Nearly half of Republicans in 2011 still didn't believe President Obama was born in the U.S. Nearly half of all Republicans in 2010 believed Obama is a Muslim.

It's not only southern Republicans who insist the President of the United States isn't a "true" American, as they define the word. Recall the comments of former New Hampshire governor, Bush Senior chief of staff and Romney bulldog (there is even a physical resemblance) John Sununu, wishing President Obama would "learn how to be an American."

Clearly, rationality, or even sanity, has nothing to do with these ferociously defended delusions. Far be it from Mitt Romney, however, to correct, rather than exploit, the delusions and division fomented by his key supporters.

Proclaiming that he wants to "reclaim America for the people" might be plausible if Romney weren't a man whose ostentatiously wealthy friends show up in their Bentleys and Rolls Royces at his Hamptons fundraiser, proclaiming their self-importance as though on little tin trumpets. The New York Times quoted one impatient woman in a blue chiffon dress poking her head out of a black Range Rover, yelling to a Romney aide, "Is there a V.I.P. entrance? We are V.I.P."

It's hard to take seriously the jingoism of a man who talks tough about Iran yet avoided the chance he had as a teenager in the 1960s to prove his support of the Vietnam War by actually serving in it. Like so many other self-proclaimed 'patriots' in the Republican party, Romney chose a different way of proving his vaunted love of country than actually serving in the war he supported. Most Americans called it evading the draft. For Romney, evasion meant repeatedly extended stints as a Mormon missionary in France.

Today Mitt Romney speaks fluent French, with a flawless Parisian accent. But French fluency is the least of Romney's 'differentness' from ordinary Americans -- and the least of the ironies that abound in a campaign by a man of limited integrity and unlimited sense of entitlement.

Whereas most Americans have one, perhaps two, cars, Romney's wife Ann alone "drives a couple of Cadillacs," as he put it.

Romney's comment was part of an attempt to prove his "Buy American" credentials. Of course Cadillac's manufacturer, General Motors, is thriving today only because President Obama chose to help the struggling giant, while Romney proclaimed in a New York Times commentary that the country should "Let Detroit Go Bankrupt."

Speaking to a group of unemployed Floridians, Romney joked that he, too, was "unemployed." The man born to wealth who is now estimated to be be worth more than $250 million, said he knows what it's like "to worry about whether or not you are going to get fired" from a job.

As if he ever actually had to rely on the income from a job to pay his bills.

If the repeated insensitivities weren't proof enough that Romney lives in a different universe than the people he wants to govern, he said in the Las Vegas GOP primary debate -- right there in the state hardest-hit by the foreclosure crisis -- that the government shouldn't do anything to stop the foreclosures.

Romney's fellow Mormon, Senate Majority Leader Harry Reid (D-Nev.), hit back hard. "With the highest foreclosure rate in the nation," said Reid, "Nevadans can't afford someone in the White House whose response to this crisis is 'tough luck.'"

Romney's Mormon faith has been widely considered to be off-limits to those trying to understand the man whose 'core values' have been so extraordinarily malleable.
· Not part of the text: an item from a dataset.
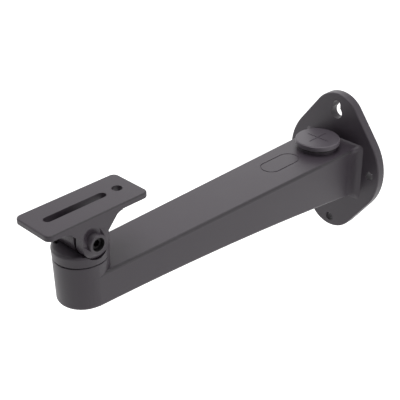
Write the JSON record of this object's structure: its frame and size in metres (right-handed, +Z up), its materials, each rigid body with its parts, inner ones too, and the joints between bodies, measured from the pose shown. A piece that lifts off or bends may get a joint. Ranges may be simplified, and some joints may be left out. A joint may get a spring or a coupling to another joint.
{
  "type": "camera bracket",
  "caption": "Wall bracket for a surveillance camera: lobed wall plate, hollow tapering arm, swivel base that turns, and a slotted camera plate that tilts.",
  "frame": {"origin": "centre of the wall plate's back face, midway between the two side fixing holes", "axes": "+Y into the wall, so the arm runs along -Y; +Z up; +X to the right seen from in front"},
  "size_m": [0.102, 0.34, 0.1406],
  "materials": {
    "casting_paint": "matt dark grey powder coat",
    "screw_black": "black oxide steel",
    "gasket_black": "black rubber",
    "disc_black": "black plastic friction disc"
  },
  "bodies": {
    "arm": {"arm_casting": "casting_paint", "cable_plug": "casting_paint", "plug_gasket": "gasket_black", "pan_friction_disc": "disc_black"},
    "turret": {"swivel_base": "casting_paint", "pan_screw": "screw_black", "pan_spring_washer": "screw_black", "pan_flat_washer": "screw_black", "pan_lock_screw": "screw_black", "tilt_screw": "screw_black", "tilt_spring_washer": "screw_black", "tilt_nut": "screw_black", "tilt_friction_disc": "disc_black"},
    "head": {"camera_bracket": "casting_paint"}
  },
  "joints": [
    {"name": "pan", "type": "hinge", "parent": "arm", "child": "turret", "pos_m": [0, -0.3, 0.0343], "axis": [0, 0, 1], "continuous": true},
    {"name": "tilt", "type": "hinge", "parent": "turret", "child": "head", "pos_m": [0, -0.3, 0.051], "axis": [1, 0, 0], "range_deg": [-30, 30]}
  ]
}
Even without delving into Mormonism's unusual roots and practices, or Romney's own unusual family history including his own father's birth in a Mormon polygamy commune in Mexico, it's hard to believe any religion that claims to be Christian would countenance its most famous adherent preaching a gospel of greed that is so blatantly at odds with the Gospel of Jesus Christ -- unless, of course, his vast financial support were on the scale of Romney's to the Mormon church.

And even though it was Romney's own father -- of all people -- who established what has become the standard practice of presidential candidates to make their personal tax returns available for public scrutiny, Romney still refuses to release any more than two full years of his tax returns. He actually claims not to know how much he paid in taxes. Not surprisingly, questions grow louder about whether there were years, perhaps even a decade, when he managed not to pay any taxes at all.

F. Scott Fitzgerald's famous words about the rich, from his 1925 story Rich Boy bear repeating in their entirety because they fit Mitt Romney so very well.

"Let me tell you about the very rich," wrote Great Gatsby author Fitzgerald. "They are different from you and me. They possess and enjoy early, and it does something to them, makes them soft where we are hard, and cynical where we are trustful, in a way that, unless you were born rich, it is very difficult to understand.

"They think, deep in their hearts, that they are better than we are because we had to discover the compensations and refuges of life for ourselves. Even when they enter deep into our world or sink below us, they still think that they are better than we are. They are different."

Out of touch even with his own vast wealth -- hidden in Swiss bank accounts, faux companies and offshore tax shelters -- Romney represents all that most "real" Americans (not just those who claim the designation for themselves and those who look like them) find abhorrent.

In the end, and to the thinking citizen, Mitt Romney, not Barack Obama, is truly the "other."